Si nos fijamos exclusivamente en él lo que vemos es a un demócrata moderado, poco amigo de extremismos de ninguna clase. Pero no llega al poder a solas, lo hace de la mano de un partido cuya ala izquierda está hiperlegitimada y es la que se encuentra en ascenso en este momento. Su objetivo es utilizar el Gobierno federal como ariete para acometer grandes transformaciones económicas y culturales que de moderación tienen poca y de radicalismo mucho. Una parte nada desdeñable de congresistas demócratas, impulsados por el complejo de medios afín al Partido Demócrata y por ciertos magnates de Silicon Valley, han interpretado la derrota de Trump como el disparador para que el Gobierno federal aumente el control de la economía al tiempo que se deshace en atizar sermones morales a los ciudadanos.
Joe Biden ha sido siempre un hombre de partido. A lo largo de medio siglo se ha ido adaptando al discurso general de los demócratas. El Biden de 1972, cuando entró por primera vez en el Senado, no es el mismo que el de 2021. A cambio es un tipo realista y ahí tenemos al gabinete que ha formado, repleto de figuras del establishment demócrata como Janet Yellen o Antony Blinken. Esto es tranquilizador en tanto que no están escorados a la izquierda ni especialmente enfangados en cuestiones identitarias.

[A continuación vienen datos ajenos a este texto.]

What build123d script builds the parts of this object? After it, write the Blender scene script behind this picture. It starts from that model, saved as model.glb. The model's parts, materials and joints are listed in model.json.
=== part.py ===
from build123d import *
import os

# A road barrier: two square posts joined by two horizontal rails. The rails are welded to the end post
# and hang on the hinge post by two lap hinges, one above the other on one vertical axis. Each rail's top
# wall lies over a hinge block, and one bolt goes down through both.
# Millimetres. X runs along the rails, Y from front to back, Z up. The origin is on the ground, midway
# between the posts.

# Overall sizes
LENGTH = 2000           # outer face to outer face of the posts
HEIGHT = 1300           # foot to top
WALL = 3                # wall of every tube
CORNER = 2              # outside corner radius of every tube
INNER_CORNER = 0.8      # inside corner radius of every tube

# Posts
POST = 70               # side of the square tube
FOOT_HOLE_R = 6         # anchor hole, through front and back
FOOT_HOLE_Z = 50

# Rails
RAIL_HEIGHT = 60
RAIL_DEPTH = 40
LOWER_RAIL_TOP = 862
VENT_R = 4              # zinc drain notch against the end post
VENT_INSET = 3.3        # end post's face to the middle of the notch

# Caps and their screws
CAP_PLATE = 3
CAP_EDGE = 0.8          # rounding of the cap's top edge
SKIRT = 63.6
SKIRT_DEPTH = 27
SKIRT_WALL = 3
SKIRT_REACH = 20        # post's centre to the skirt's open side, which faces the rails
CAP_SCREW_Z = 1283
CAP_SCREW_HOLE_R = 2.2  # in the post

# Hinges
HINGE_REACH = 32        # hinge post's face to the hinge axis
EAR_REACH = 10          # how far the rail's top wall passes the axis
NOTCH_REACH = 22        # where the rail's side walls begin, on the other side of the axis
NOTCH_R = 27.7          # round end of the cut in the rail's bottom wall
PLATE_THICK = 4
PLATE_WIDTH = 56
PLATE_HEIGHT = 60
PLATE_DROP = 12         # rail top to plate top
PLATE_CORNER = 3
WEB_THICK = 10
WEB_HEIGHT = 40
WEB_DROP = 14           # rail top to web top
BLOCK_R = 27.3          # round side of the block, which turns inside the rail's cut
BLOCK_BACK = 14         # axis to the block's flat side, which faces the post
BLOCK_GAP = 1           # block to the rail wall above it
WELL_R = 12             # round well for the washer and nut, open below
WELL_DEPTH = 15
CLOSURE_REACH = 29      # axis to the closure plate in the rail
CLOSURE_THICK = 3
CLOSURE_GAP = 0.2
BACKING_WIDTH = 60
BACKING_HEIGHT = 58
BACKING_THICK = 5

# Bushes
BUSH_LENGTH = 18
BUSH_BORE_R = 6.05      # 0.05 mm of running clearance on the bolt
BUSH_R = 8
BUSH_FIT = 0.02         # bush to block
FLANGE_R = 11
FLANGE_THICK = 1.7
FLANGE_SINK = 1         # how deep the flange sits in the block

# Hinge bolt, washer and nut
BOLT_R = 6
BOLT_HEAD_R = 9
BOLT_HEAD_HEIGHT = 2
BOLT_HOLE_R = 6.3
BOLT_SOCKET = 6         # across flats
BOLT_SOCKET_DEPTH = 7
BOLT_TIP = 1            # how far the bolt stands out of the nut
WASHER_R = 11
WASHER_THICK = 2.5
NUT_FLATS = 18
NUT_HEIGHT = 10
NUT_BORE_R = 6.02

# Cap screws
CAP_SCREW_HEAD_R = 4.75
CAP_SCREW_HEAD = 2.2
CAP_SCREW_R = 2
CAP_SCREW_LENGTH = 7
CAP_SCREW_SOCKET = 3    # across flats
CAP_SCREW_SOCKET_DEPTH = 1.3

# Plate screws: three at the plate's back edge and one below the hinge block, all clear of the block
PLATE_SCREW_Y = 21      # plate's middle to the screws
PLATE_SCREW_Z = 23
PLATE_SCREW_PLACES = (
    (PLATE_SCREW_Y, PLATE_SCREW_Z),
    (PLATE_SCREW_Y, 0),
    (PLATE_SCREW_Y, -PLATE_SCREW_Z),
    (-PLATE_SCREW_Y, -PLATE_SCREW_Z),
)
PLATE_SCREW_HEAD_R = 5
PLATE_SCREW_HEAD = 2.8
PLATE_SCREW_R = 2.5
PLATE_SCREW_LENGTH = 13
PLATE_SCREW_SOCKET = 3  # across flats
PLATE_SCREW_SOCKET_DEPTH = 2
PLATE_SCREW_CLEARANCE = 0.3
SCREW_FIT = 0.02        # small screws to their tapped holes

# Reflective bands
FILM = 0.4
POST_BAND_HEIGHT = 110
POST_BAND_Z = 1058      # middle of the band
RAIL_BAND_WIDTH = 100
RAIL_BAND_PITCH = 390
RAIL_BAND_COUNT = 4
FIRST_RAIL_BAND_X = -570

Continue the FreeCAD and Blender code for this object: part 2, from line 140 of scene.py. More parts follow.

En política exterior Biden es el clásico demócrata internacionalista, no muy diferente a Barack Obama o a Bill Clinton
Pero eso contrasta con su retórica, especialmente la de las últimas semanas, apelando a problemas inexistentes o menores como el de la justicia racial o el cambio climático. Respecto a lo primero, en Estados Unidos no hay racismo institucional y no existe una sola ley que lo consagre, otra cosa es que haya individuos que a título personal se declaran racistas, pero son una exigua minoría y nada puede hacer el Gobierno al respecto. El cambio climático sí podría considerarse un problema, pero al lado del desempleo o de los hospitales colapsados afirmar que el cambio climático es una prioridad es cuando menos frívolo.

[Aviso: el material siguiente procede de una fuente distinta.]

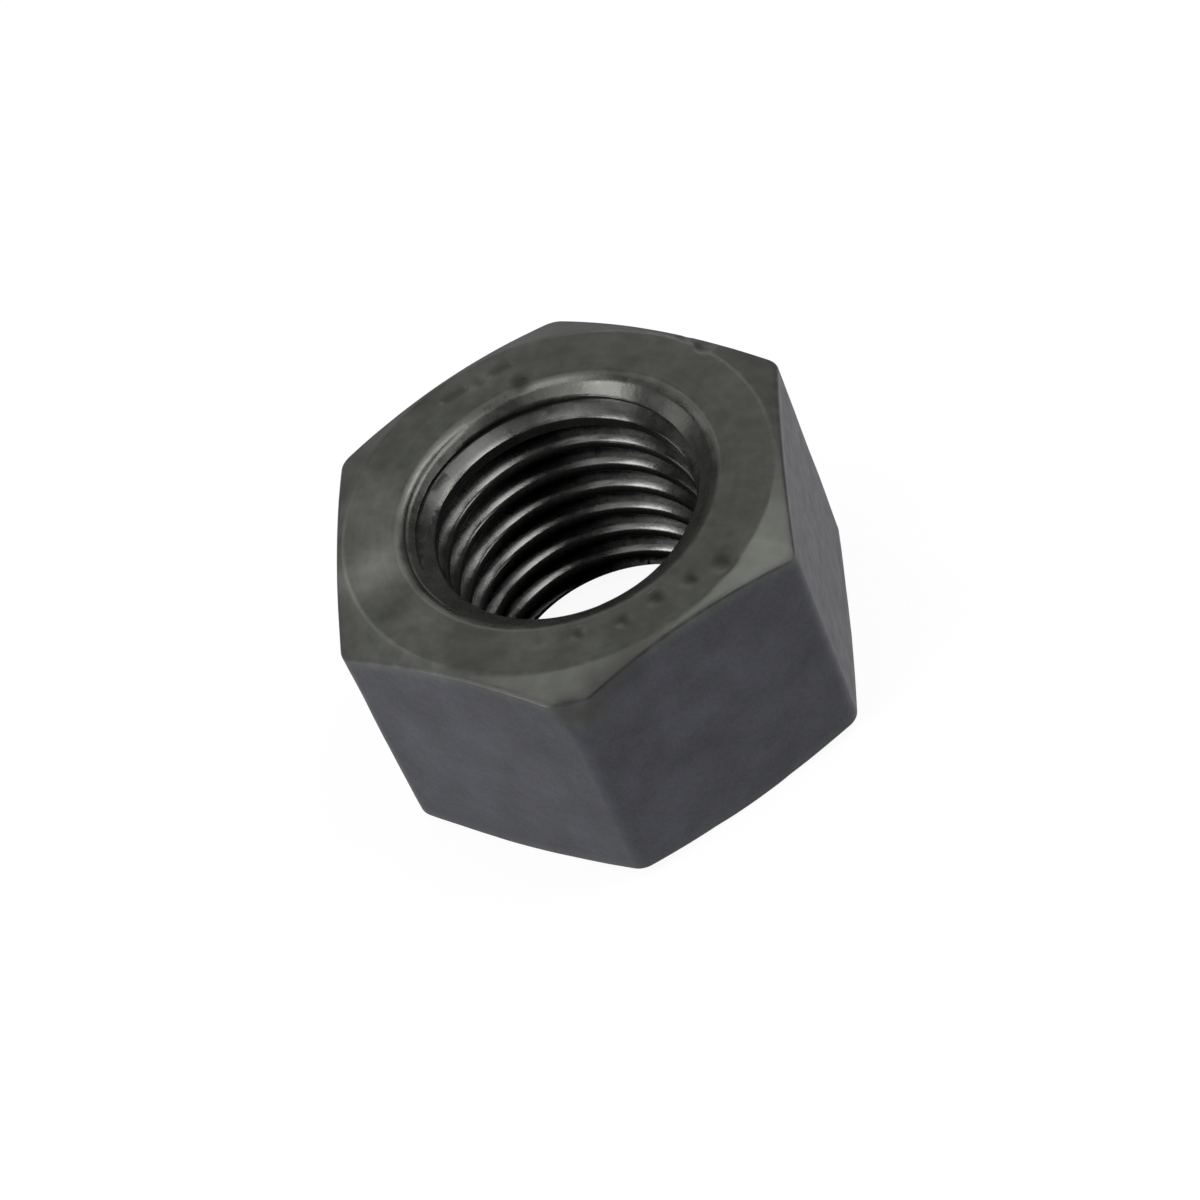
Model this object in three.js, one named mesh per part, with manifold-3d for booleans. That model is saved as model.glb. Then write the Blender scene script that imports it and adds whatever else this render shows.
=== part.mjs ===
// High hexagon nut, M30 x 3.5, as forged, faced, countersunk and tapped.
//
// Frame: millimetres, +Z up along the thread's axis. The origin is the centre of the lower bearing face,
// so the nut stands on z = 0. Two flats face +X and -X, and two corners point along +Y and -Y.
//
// The nut is a single piece of steel, so the group holds one mesh, nut_body.

import * as THREE from 'three';
import { mergeVertices } from 'three/addons/utils/BufferGeometryUtils.js';
import Module from 'manifold-3d';

const wasm = await Module();
wasm.setup();

// ---- Driving dimensions -------------------------------------------------------------------------

const ACROSS_FLATS = 46;
const HEIGHT = 28.6;
const CORNER_RADIUS = 1.8;

const THREAD_DIAMETER = 30;
const PITCH = 3.5;
const THREAD_FLANK_ANGLE = THREE.MathUtils.degToRad(30);
const THREAD_START_ANGLE = THREE.MathUtils.degToRad(238);

// Each end is turned to a cone that takes the corners off: the circle where the cone meets the face,
// and the slope of the cone below that face.
const TOP_CHAMFER_DIAMETER = 44.4;
const TOP_CHAMFER_SLOPE = THREE.MathUtils.degToRad(24);
const BOTTOM_CHAMFER_DIAMETER = 45;
const BOTTOM_CHAMFER_SLOPE = THREE.MathUtils.degToRad(18);

// The upper countersink has a shallow outer rim and a steeper cone inside it. Below them the mouth of
// the bore tapers in to the crests of the thread. The lower countersink is one cone.
const TOP_RIM_DIAMETER = 33.6;
const TOP_RIM_DEPTH = 0.5;
const TOP_CONE_DIAMETER = 31.6;
const TOP_CONE_SLOPE = THREE.MathUtils.degToRad(40);
const MOUTH_DIAMETER = 26.8;
const MOUTH_DEPTH = 6.5;
const BOTTOM_CONE_DIAMETER = 30.6;
const BOTTOM_CONE_SLOPE = THREE.MathUtils.degToRad(40);

// ---- Worked out from them -----------------------------------------------------------------------

const HALF_FLATS = ACROSS_FLATS / 2;
const CORNER_DISTANCE = HALF_FLATS / Math.cos(Math.PI / 6);

// An ISO thread's basic triangle is PITCH wide. The nut's crest is a quarter of the pitch wide, its
// root an eighth, and the groove is five eighths of the triangle's height deep.
const TRIANGLE_HEIGHT = PITCH / (2 * Math.tan(THREAD_FLANK_ANGLE));
const GROOVE_DEPTH = (5 / 8) * TRIANGLE_HEIGHT;
const ROOT_WIDTH = PITCH / 8;
const ROOT_RADIUS = THREAD_DIAMETER / 2;
const CREST_RADIUS = ROOT_RADIUS - GROOVE_DEPTH;

// ---- Fineness -----------------------------------------------------------------------------------

const SEGMENTS_PER_TURN = 48;
const OUTER_SEGMENTS = 96;
const CORNER_SEGMENTS = 5;
const MERGE_DISTANCE = 1e-4;

// How far a cutting solid runs past the metal that it cuts.
const OVERSHOOT = 4;
const GROOVE_OVERSHOOT = PITCH / 8;

// ---- Solids -------------------------------------------------------------------------------------

function solidFrom(geometry) {
  const bare = geometry.clone();
  bare.deleteAttribute('normal');
  bare.deleteAttribute('uv');
  const merged = mergeVertices(bare, MERGE_DISTANCE);
  const vertProperties = new Float32Array(merged.attributes.position.array);
  const triVerts = new Uint32Array(merged.index.array);
  return new wasm.Manifold(new wasm.Mesh({ numProp: 3, vertProperties, triVerts }));
}

function geometryFrom(solid) {
  const mesh = solid.getMesh();
  const geometry = new THREE.BufferGeometry();
  geometry.setAttribute('position', new THREE.BufferAttribute(mesh.vertProperties, 3));
  geometry.setIndex(new THREE.BufferAttribute(mesh.triVerts, 1));
  geometry.computeVertexNormals();
  return geometry;
}

// LatheGeometry turns about Y; this stands its axis up along Z.
function turned(profile, segments) {
  const points = profile.map(([radius, z]) => new THREE.Vector2(radius, z));
  return new THREE.LatheGeometry(points, segments).rotateX(Math.PI / 2);
}

// The bar that the nut is forged from: a hexagon with rounded corners.
function hexagonBar() {
  const outline = new THREE.Shape();
  const arcCentreDistance = CORNER_DISTANCE - CORNER_RADIUS / Math.cos(Math.PI / 6);
  for (let corner = 0; corner < 6; corner += 1) {
    const angle = Math.PI / 6 + (corner * Math.PI) / 3;
    const x = arcCentreDistance * Math.cos(angle);
    const y = arcCentreDistance * Math.sin(angle);
    outline.absarc(x, y, CORNER_RADIUS, angle - Math.PI / 6, angle + Math.PI / 6, false);
  }
  outline.closePath();
  return new THREE.ExtrudeGeometry(outline, {
    depth: HEIGHT,
    steps: 1,
    curveSegments: CORNER_SEGMENTS,
    bevelEnabled: false,
  });
}

// The turned envelope: flat faces at both ends, and a chamfer cone running out past the corners.
function turnedEnvelope() {
  const outerRadius = CORNER_DISTANCE + OVERSHOOT;
  const topRadius = TOP_CHAMFER_DIAMETER / 2;
  const bottomRadius = BOTTOM_CHAMFER_DIAMETER / 2;
  const topDrop = (outerRadius - topRadius) * Math.tan(TOP_CHAMFER_SLOPE);
  const bottomRise = (outerRadius - bottomRadius) * Math.tan(BOTTOM_CHAMFER_SLOPE);
  const profile = [
    [0, 0],
    [bottomRadius, 0],
    [outerRadius, bottomRise],
    [outerRadius, HEIGHT - topDrop],
    [topRadius, HEIGHT],
    [0, HEIGHT],
  ];
  return turned(profile, OUTER_SEGMENTS);
}

// The bell-mouthed and countersunk bore, at the thread's crest diameter.
function countersunkBore() {
  const topConeDepth = ((TOP_CONE_DIAMETER - MOUTH_DIAMETER) / 2) * Math.tan(TOP_CONE_SLOPE);
  const bottomConeDepth = (BOTTOM_CONE_DIAMETER / 2 - CREST_RADIUS) * Math.tan(BOTTOM_CONE_SLOPE);
  const profile = [
    [0, -OVERSHOOT],
    [BOTTOM_CONE_DIAMETER / 2, -OVERSHOOT],
    [BOTTOM_CONE_DIAMETER / 2, 0],
    [CREST_RADIUS, bottomConeDepth],
    [CREST_RADIUS, HEIGHT - MOUTH_DEPTH],
    [MOUTH_DIAMETER / 2, HEIGHT - TOP_RIM_DEPTH - topConeDepth],
    [TOP_CONE_DIAMETER / 2, HEIGHT - TOP_RIM_DEPTH],
    [TOP_RIM_DIAMETER / 2, HEIGHT],
    [TOP_RIM_DIAMETER / 2, HEIGHT + OVERSHOOT],
    [0, HEIGHT + OVERSHOOT],
  ];
  return turned(profile, SEGMENTS_PER_TURN);
}

// The tap's path: a right-hand helix at the root radius, from one pitch below the lower face upwards.
// Along it the section keeps its first direction pointing away from the axis and its second downwards.
class TapPath extends THREE.Curve {
  constructor(turns) {
    super();
    this.turns = turns;
  }

  turnsAboveLowerFace(t) {
    return t * this.turns - 1;
  }

  angleAt(t) {
    return THREAD_START_ANGLE + 2 * Math.PI * this.turnsAboveLowerFace(t);
  }

  getPoint(t, target = new THREE.Vector3()) {
    const angle = this.angleAt(t);
    const z = PITCH * this.turnsAboveLowerFace(t);
    return target.set(ROOT_RADIUS * Math.cos(angle), ROOT_RADIUS * Math.sin(angle), z);
  }

  // A helix is already evenly spaced along its length.
  getPointAt(u, target) {
    return this.getPoint(u, target);
  }

  computeFrenetFrames(segments) {
    const frames = { tangents: [], normals: [], binormals: [] };
    for (let step = 0; step <= segments; step += 1) {
      const angle = this.angleAt(step / segments);
      frames.tangents.push(new THREE.Vector3(-Math.sin(angle), Math.cos(angle), 0));
      frames.normals.push(new THREE.Vector3(Math.cos(angle), Math.sin(angle), 0));
      frames.binormals.push(new THREE.Vector3(0, 0, -1));
    }
    return frames;
  }
}

// The groove that the tap cuts. Its section reaches inwards past the crest on the same flanks, and the
// groove runs out past both faces.
function threadGroove() {
  const turns = Math.ceil(HEIGHT / PITCH) + 2;
  const innerDepth = GROOVE_DEPTH + GROOVE_OVERSHOOT;
  const innerHalfWidth = ROOT_WIDTH / 2 + innerDepth * Math.tan(THREAD_FLANK_ANGLE);
  const section = new THREE.Shape();
  section.moveTo(0, -ROOT_WIDTH / 2);
  section.lineTo(0, ROOT_WIDTH / 2);
  section.lineTo(-innerDepth, innerHalfWidth);
  section.lineTo(-innerDepth, -innerHalfWidth);
  section.closePath();
  return new THREE.ExtrudeGeometry(section, {
    steps: turns * SEGMENTS_PER_TURN,
    extrudePath: new TapPath(turns),
  });
}

// ---- The nut ------------------------------------------------------------------------------------

function nutBody() {
  const blank = solidFrom(hexagonBar()).intersect(solidFrom(turnedEnvelope()));
  const bored = blank.subtract(solidFrom(countersunkBore()));
  const tapped = bored.subtract(solidFrom(threadGroove()));
  const darkSteel = new THREE.MeshStandardMaterial({
    color: 0x4a4a48,
    roughness: 0.45,
    metalness: 0.8,
  });
  const mesh = new THREE.Mesh(geometryFrom(tapped), darkSteel);
  mesh.name = 'nut_body';
  return mesh;
}

const hexNut = new THREE.Group();
hexNut.add(nutBody());

export default hexNut;
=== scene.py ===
"""A high hexagon nut in dark, lightly oiled steel, on a pale light table.

The nut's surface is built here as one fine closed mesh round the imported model's sizes: a section through the
metal is worked out at each angle round the axis, and the sections are joined into rings of faces. Lengths in
this script are in millimetres until the mesh is made, and in metres from there on.
"""

import math

import bmesh
import bpy
import numpy as np
from mathutils import Matrix, Vector, noise


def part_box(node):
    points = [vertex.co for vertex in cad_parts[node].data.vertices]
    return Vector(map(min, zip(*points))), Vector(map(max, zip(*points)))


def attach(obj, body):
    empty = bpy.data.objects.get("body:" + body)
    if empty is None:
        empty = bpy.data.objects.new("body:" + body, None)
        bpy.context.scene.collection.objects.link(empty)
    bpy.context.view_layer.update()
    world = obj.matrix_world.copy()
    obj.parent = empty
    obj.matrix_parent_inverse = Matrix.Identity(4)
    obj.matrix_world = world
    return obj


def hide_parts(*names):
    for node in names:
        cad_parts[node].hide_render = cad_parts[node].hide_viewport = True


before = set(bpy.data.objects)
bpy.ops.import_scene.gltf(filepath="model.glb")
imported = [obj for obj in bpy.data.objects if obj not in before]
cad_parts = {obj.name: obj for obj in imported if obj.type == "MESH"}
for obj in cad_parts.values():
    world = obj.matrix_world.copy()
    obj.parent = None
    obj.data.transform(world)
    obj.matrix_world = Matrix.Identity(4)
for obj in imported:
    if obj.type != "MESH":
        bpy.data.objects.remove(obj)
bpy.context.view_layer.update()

# ---- Sizes, in millimetres ----------------------------------------------------------------------

MM = 0.001
low_corner, high_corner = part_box("nut_body")
ACROSS_FLATS = (high_corner.x - low_corner.x) / MM
HEIGHT = (high_corner.z - low_corner.z) / MM
CORNER_RADIUS = 1.8

THREAD_DIAMETER = 30.0
PITCH = 3.5
THREAD_START_ANGLE = math.radians(238)
TRIANGLE_HEIGHT = PITCH / (2 * math.tan(math.radians(30)))
ROOT_RADIUS = THREAD_DIAMETER / 2
CREST_RADIUS = ROOT_RADIUS - 5 / 8 * TRIANGLE_HEIGHT

TOP_CHAMFER_RADIUS = 22.2
TOP_CHAMFER_SLOPE = math.tan(math.radians(24))
BOTTOM_CHAMFER_RADIUS = 22.5
BOTTOM_CHAMFER_SLOPE = math.tan(math.radians(18))

TOP_RIM_RADIUS = 16.8
TOP_RIM_DEPTH = 0.5
TOP_CONE_RADIUS = 15.8
TOP_CONE_SLOPE = math.tan(math.radians(40))
MOUTH_RADIUS = 13.4
MOUTH_TOP = HEIGHT - TOP_RIM_DEPTH - (TOP_CONE_RADIUS - MOUTH_RADIUS) * TOP_CONE_SLOPE
MOUTH_BOTTOM = HEIGHT - 6.5
BOTTOM_CONE_RADIUS = 15.3
BOTTOM_CONE_SLOPE = math.tan(math.radians(40))

# A strip of face round each rim, where the bore's coarser rings of points meet the outside's finer ones.
RIM_STRIP = 0.6

# ---- Fineness -----------------------------------------------------------------------------------

OUTER_COLUMNS = 660
COLUMNS_PER_BORE_COLUMN = 3
CORNER_CROWDING = 3.0
CORNER_SPREAD = math.radians(3)
WELD_DISTANCE = 1e-6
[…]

En política exterior Biden es el clásico demócrata internacionalista, no muy diferente a Barack Obama o a Bill Clinton. Tratará de restaurar el multilateralismo anterior a Trump, el que Obama había heredado de sus antecesores y que venía directamente de la implosión de la Unión Soviética en 1991. Pero ese orden en el que Estados Unidos ejercía de algo parecido a un “primus inter pares” ya se había empezado a resquebrajar con el ascenso de China a la primera división de la diplomacia mundial, y el resurgir de Rusia como potencia asiática. Con todo, el gran desafío exterior de Biden será China. Si Xi Jinping percibe debilidad en Washington sabrá dónde apretar. Lo hará en Taiwán y en el mar de la China meridional.

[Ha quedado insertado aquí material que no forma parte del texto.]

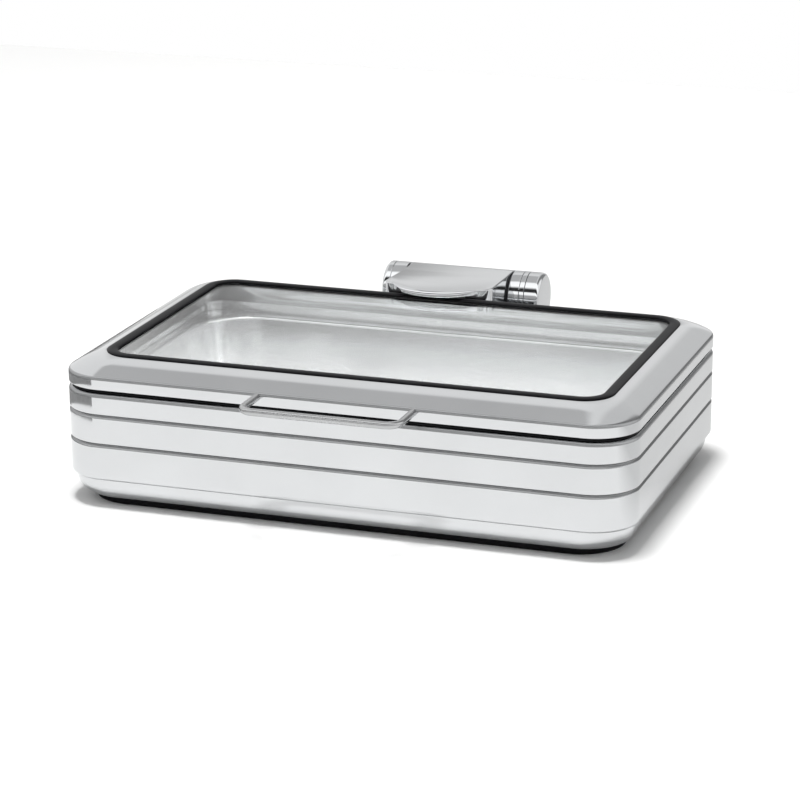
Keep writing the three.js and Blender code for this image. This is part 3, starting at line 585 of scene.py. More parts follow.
def effect_group(name, inputs, fill):
    """The node group of that name, made once. fill gets its tree and inputs and gives its outputs by name."""
    group = bpy.data.node_groups.get(name)
    if group:
        return group
    group = bpy.data.node_groups.new(name, "ShaderNodeTree")
    for label, default in inputs.items():
        socket = group.interface.new_socket(label, in_out="INPUT", socket_type="NodeSocketFloat")
        socket.default_value = default
    results = fill(group, group.nodes.new("NodeGroupInput").outputs)
    for label in results:
        group.interface.new_socket(label, in_out="OUTPUT", socket_type="NodeSocketFloat")
    end = group.nodes.new("NodeGroupOutput")
    for label, value in results.items():
        group.links.new(value, end.inputs[label])
    return group


def add_roughness(group, start, value, low, high):
    """A value spread between the two roughness inputs of a group."""
    return add_spread(group, value, low, high, start["Roughness low"], start["Roughness high"])


def polish_marks():
    """Node group: soft smudges and fine hairlines of a polished or rubbed surface."""
    def fill(group, start):
        place = group.nodes.new("ShaderNodeTexCoord").outputs["Object"]
        smudge = add_noise(group, place, start["Smudge scale"], detail=4.0)
        level_place = add_stretch(group, place, LEVEL_MARKS)
        level = add_noise(group, level_place, start["Hairline scale"], detail=2.0)
        upright_place = add_stretch(group, place, UPRIGHT_MARKS)
        upright = add_noise(group, upright_place, start["Hairline scale"], detail=2.0)
        marks = add_blend(group, level, 0.5, upright)
        mixed = add_blend(group, smudge, SMUDGE_SHARE, marks)
        roughness = add_roughness(group, start, mixed, MIXED_LOW, MIXED_HIGH)
        return {"Roughness": roughness, "Mask": smudge, "Height": marks}

    inputs = {"Smudge scale": 14.0, "Hairline scale": 60.0, "Roughness low": 0.07, "Roughness high": 0.14}
    return effect_group("Polish marks", inputs, fill)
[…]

Pero, dejando a un lado la política exterior, si Joe Biden quiere realmente unir al país tendrá que entender primero por qué 74 millones de compatriotas votaron a Donald Trump en noviembre. Tendrá también que entender que el identitarismo que ahora agita una parte de su partido sólo conduce a que la factura se agrande y el problema se complique. De él depende que dentro de cuatro años estemos igual (o peor), o que estos tiempos turbulentos sean ya parte de la historia.